◆ **SET TASK**
Copy, character for character, the lines running from the one with "Write the build123d" to the one with "rear_cavity_depth = 2.3", ends included. Leave out every other line.
-- start of INFORMATION SUPPLIED --
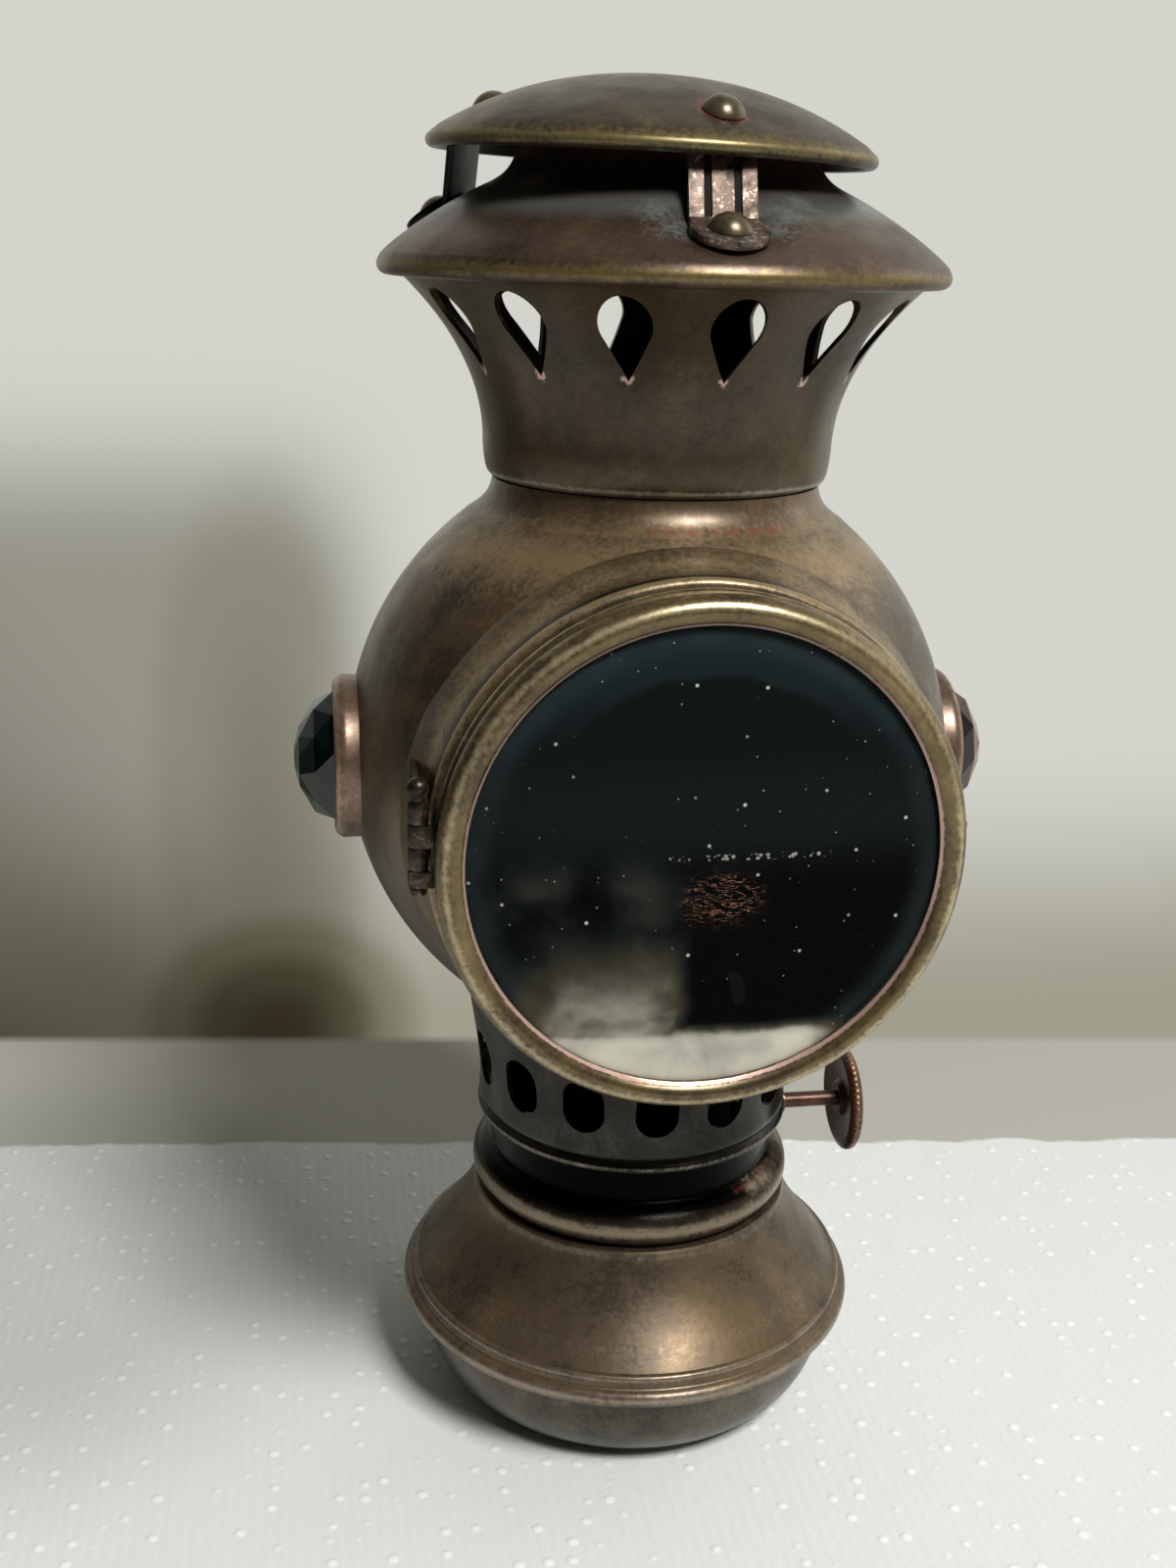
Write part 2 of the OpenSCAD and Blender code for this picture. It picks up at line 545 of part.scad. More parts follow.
// A rivet with its shoulder at z = 0, through sheets of the given depth
module rivet(depth) {
    translate([0, 0, sheet_gap]) turned(concat([[0, 0], [rivet_r, 0]], arc(0, -1.25, 3.02, 27, 90, 6)));
    translate([0, 0, -depth]) cylinder(r = shank_r, h = depth + 0.4, $fn = 32);
    translate([0, 0, -depth - 0.6]) cylinder(r = 1.35, h = 0.6, $fn = 32);
}

module hood_rivets() color(bronze) for (i = [0:2]) at_azimuth(strap_az[i]) foot_frame(i)
    translate([0, 0, strap_t + foot_gap]) rivet(strap_t + 1.8);

cap_top = 9.3;
cap_curve = curve([28.6, 1.4], [21, 6.2], [12, cap_top], [0, cap_top], 14);
module top_cap() color(bronze) difference() {
    cap_frame() turned(concat([[cap_r - 1.6, -0.9]], arc(cap_r - 1, 0, 1, -90, 45, 5), cap_curve,
        [[0, cap_top - wall]], back_to_front([for (i = [0:13]) cap_curve[i] - [0.4, wall]])));
    for (i = [0:2]) cap_hole(i);
}

module cap_rivets() color(bronze) cap_frame() for (i = [0:2]) at_azimuth(rivet_az[i]) head_frame()
    translate([-head_in[i], 0, wall + 0.1]) rivet(strap_t + wall + head_gap + 0.3);

fount_bowl();
fount_shoulder();
fount_neck();
burner_plate();
burner_basket();
burner_cone();
wick_tube();
wick();
spindle_gland();
wick_spindle();
wick_wheels();
wick_key();
gallery();
ball_body();
front_collar();
reflector();
reflector_post();
green_bezel();
green_jewel();
red_bezel();
red_jewel();
hinge_body_leaf();
hinge_pin();
hinge_door_leaf();
door_ring();
lens();
lens_wire();
catch_spring();
catch_rivet();
bracket_saddle();
bracket_rivets();
clamp_screw();
clamp_wing();
crown();
hood();
strap_front();
strap_left();
strap_right();
hood_rivets();
top_cap();
cap_rivets();
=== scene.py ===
import math

import bpy
from mathutils import Matrix, Vector


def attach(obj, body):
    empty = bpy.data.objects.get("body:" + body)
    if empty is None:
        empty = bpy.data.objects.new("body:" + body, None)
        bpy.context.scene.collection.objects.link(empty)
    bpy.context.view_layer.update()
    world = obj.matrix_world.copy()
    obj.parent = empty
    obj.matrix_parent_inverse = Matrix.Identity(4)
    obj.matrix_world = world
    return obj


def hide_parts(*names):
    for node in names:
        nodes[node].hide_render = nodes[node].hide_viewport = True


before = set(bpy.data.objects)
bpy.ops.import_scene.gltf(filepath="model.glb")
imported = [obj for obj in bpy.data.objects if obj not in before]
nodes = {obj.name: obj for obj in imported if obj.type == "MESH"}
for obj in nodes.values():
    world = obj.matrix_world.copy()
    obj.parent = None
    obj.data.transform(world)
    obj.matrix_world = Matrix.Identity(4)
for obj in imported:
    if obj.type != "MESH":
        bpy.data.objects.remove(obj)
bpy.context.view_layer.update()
mm = 0.001


# Camera
# The photograph looks slightly down on the lamp from its own right-hand side.
# One picture height is 1600 px and the lens's focal length 1736 of them.
camera = bpy.data.objects.new("camera", bpy.data.cameras.new("camera"))
camera.data.sensor_width = 36
camera.data.lens = 36 * 1736 / 1600
camera.location = (-46.88 * mm, -232.75 * mm, 172.09 * mm)
camera.rotation_euler = [math.radians(a) for a in (72.22, -1.56, -8.95)]
camera.data.clip_start = 0.01
bpy.context.collection.objects.link(camera)
bpy.context.scene.camera = camera
bpy.context.scene.view_settings.view_transform = "Standard"


# Table and room
# The lamp stands on a white embossed paper towel on a grey table, in front of a pale painted wall.
# The side of the room that the lamp faces is dim, and that is what its metal and glass mirror.
def linear(colour):
    """Turns an sRGB hex colour into the linear one that the shaders take."""
    parts = [int(colour[i:i + 2], 16) / 255 for i in (1, 3, 5)]
    return [c / 12.92 if c <= 0.04045 else ((c + 0.055) / 1.055) ** 2.4 for c in parts] + [1]


def wire(tree, node, **sources):
    """Links a node's inputs, named or numbered as i0, each to a socket or a node's first output."""
    for key, source in sources.items():
        name = int(key[1:]) if key[0] == "i" and key[1:].isdigit() else key.replace("_", " ")
        if isinstance(source, bpy.types.Node):
            source = next(output for output in source.outputs if output.enabled)
        tree.links.new(source, node.inputs[name])


def add(tree, kind, settings=None, **sources):
    """Adds a shader node, sets its properties, plain inputs and colour stops, and links others."""
    node = tree.nodes.new("ShaderNode" + kind)
    for key, value in (settings or {}).items():
        if key == "stops":
            steps = node.color_ramp.elements
            node.color_ramp.interpolation = "EASE"
            while len(steps) < len(value):
                steps.new(0.5)
            for step, (place, colour) in zip(steps, value):
                step.position = place
                step.color = linear(colour) if isinstance(colour, str) else [colour] * 3 + [1]
        elif isinstance(key, str) and hasattr(node, key):
            setattr(node, key, value)
        else:
            node.inputs[key].default_value = linear(value) if isinstance(value, str) else value
    wire(tree, node, **sources)
    return node


def every(size):
    """A pattern's scale, worked out from the real distance in mm at which it repeats."""
    return 1 / (size * mm)


# How the patterns of a finish are put together: one times or plus another, a share of one added to
# another, a colour laid over or darkening another, a soft step and a round spot
times, plus, share = {"operation": "MULTIPLY"}, {"operation": "ADD"}, {"operation": "MULTIPLY_ADD"}
over = {"data_type": "RGBA"}
darken = over | {"blend_type": "MULTIPLY", "Factor": 1.0}
soft, round_spot = {"interpolation_type": "SMOOTHSTEP"}, {"gradient_type": "SPHERICAL"}


def room(tree, direction):
    """The room's colour by direction: a pale wall behind the lamp and on the key's side, a dim room
    in front and on the other side, and a ceiling that darkens the same way."""
    along = add(tree, "VectorMath", {"operation": "NORMALIZE"}, i0=direction)
    back = add(tree, "VectorMath", {"operation": "DOT_PRODUCT", 1: (0.60, 0.80, 0.0)}, i0=along)
    level = add(tree, "MapRange", {"From Min": -1.0}, Value=back)
    walls = add(tree, "ValToRGB", {"stops": [
        (0.0, "#0d0c0a"), (0.22, "#211f1b"), (0.45, "#5d5a53"), (0.66, "#a9a79e"),
        (0.82, "#d3d3cb"), (1.0, "#d4d4cc")]}, Fac=level)
    raised = add(tree, "MapRange", {"From Min": -0.8, "From Max": 0.8}, Value=back)
    ceiling = add(tree, "ValToRGB", {"stops": [
        (0.0, "#24221f"), (0.5, "#686660"), (1.0, "#d2d0c8")]}, Fac=raised)
    height = add(tree, "SeparateXYZ", Vector=along).outputs["Z"]
    above = add(tree, "MapRange", soft | {"From Min": 0.25, "From Max": 0.80}, Value=height)
    return add(tree, "Mix", over, Factor=above, A=walls, B=ceiling)


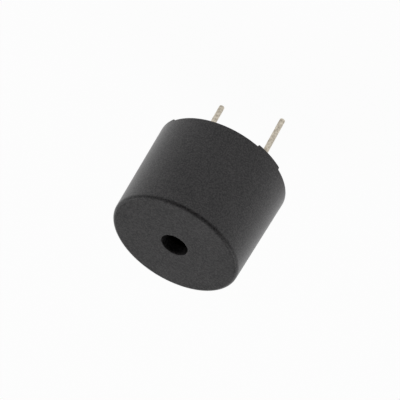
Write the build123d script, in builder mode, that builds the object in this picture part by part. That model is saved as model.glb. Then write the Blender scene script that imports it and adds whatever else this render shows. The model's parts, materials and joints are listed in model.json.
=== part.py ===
from build123d import *
import os
from math import cos, radians, sin, sqrt

# Pin-type, self-driven piezo buzzer, in millimetres.
# The origin is at the centre of the seating plane, under the rim feet. +Z points out of the
# sound port, and +X runs from the negative lead to the positive one.

# Case, outside
rim_diameter = 12.2
face_diameter = 11.8
body_height = 9.1  # rim to sound face
foot_height = 0.2
foot_span = 27.0  # degrees of rim under one foot
foot_angles = (-158.3, -48.0, 76.8)  # middle of each foot, from +X
face_edge_radius = 0.25
port_diameter = 2.5

# Case, inside
rim_wall = 0.9
face_wall = 1.0
board_shoulder = 0.25  # width of the step that the circuit board seats on
diaphragm_ledge = 0.45  # width of the step that the diaphragm seats on
rear_cavity_depth = 2.3  # shoulder to ledge

# Diaphragm: brass plate, ceramic and two silver films
plate_thickness = 0.1
plate_clearance = 0.15
ceramic_setback = 1.3  # bare plate outside the ceramic
ceramic_thickness = 0.12
film_thickness = 0.03
film_margin = 0.3  # bare ceramic outside the films
film_gap = 0.3  # bare ceramic between the films
tongue_width = 1.6
tongue_length = 1.7  # from the films' edge to the middle of the rounded tip
joint_inset = 0.95  # from the films' edge to the middle of each wire's joint
bond_overlap = 0.35  # silicone on the plate
bond_height = 0.4  # silicone on the wall, below the plate

# Circuit board
board_clearance = 0.1
board_thickness = 0.8
copper_thickness = 0.05
hole_clearance = 0.05
pad_inset = 1.0  # from the case's bore to the middle of each wire's pad
track_width = 0.4
pin_land_diameter = 1.5
wire_land = 0.9

# Leads
pin_diameter = 0.5
pin_pitch = 6.5
positive_pin_reach = 6.55  # below the seating plane
negative_pin_reach = 5.95
pin_tip_chamfer = 0.1
pin_root_width = 0.55  # square root, from the rim up through the board
pin_proud = 0.45  # above the copper

# Epoxy seal
potting_recess = 0.5  # from the rim in to the flat of the seal
potting_thickness = 1.1
wall_creep = 0.3  # how far the epoxy draws along the wall
pin_creep = 0.2  # how far it draws down each lead
pin_creep_spread = 0.3
collar_lip = 0.04  # flat left round the lead at the end of an epoxy or solder collar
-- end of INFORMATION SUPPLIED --
◆ **THE COMPLETED TASK**
Write the build123d script, in builder mode, that builds the object in this picture part by part. That model is saved as model.glb. Then write the Blender scene script that imports it and adds whatever else this render shows. The model's parts, materials and joints are listed in model.json.
=== part.py ===
from build123d import *
import os
from math import cos, radians, sin, sqrt

# Pin-type, self-driven piezo buzzer, in millimetres.
# The origin is at the centre of the seating plane, under the rim feet. +Z points out of the
# sound port, and +X runs from the negative lead to the positive one.

# Case, outside
rim_diameter = 12.2
face_diameter = 11.8
body_height = 9.1  # rim to sound face
foot_height = 0.2
foot_span = 27.0  # degrees of rim under one foot
foot_angles = (-158.3, -48.0, 76.8)  # middle of each foot, from +X
face_edge_radius = 0.25
port_diameter = 2.5

# Case, inside
rim_wall = 0.9
face_wall = 1.0
board_shoulder = 0.25  # width of the step that the circuit board seats on
diaphragm_ledge = 0.45  # width of the step that the diaphragm seats on
rear_cavity_depth = 2.3  # shoulder to ledge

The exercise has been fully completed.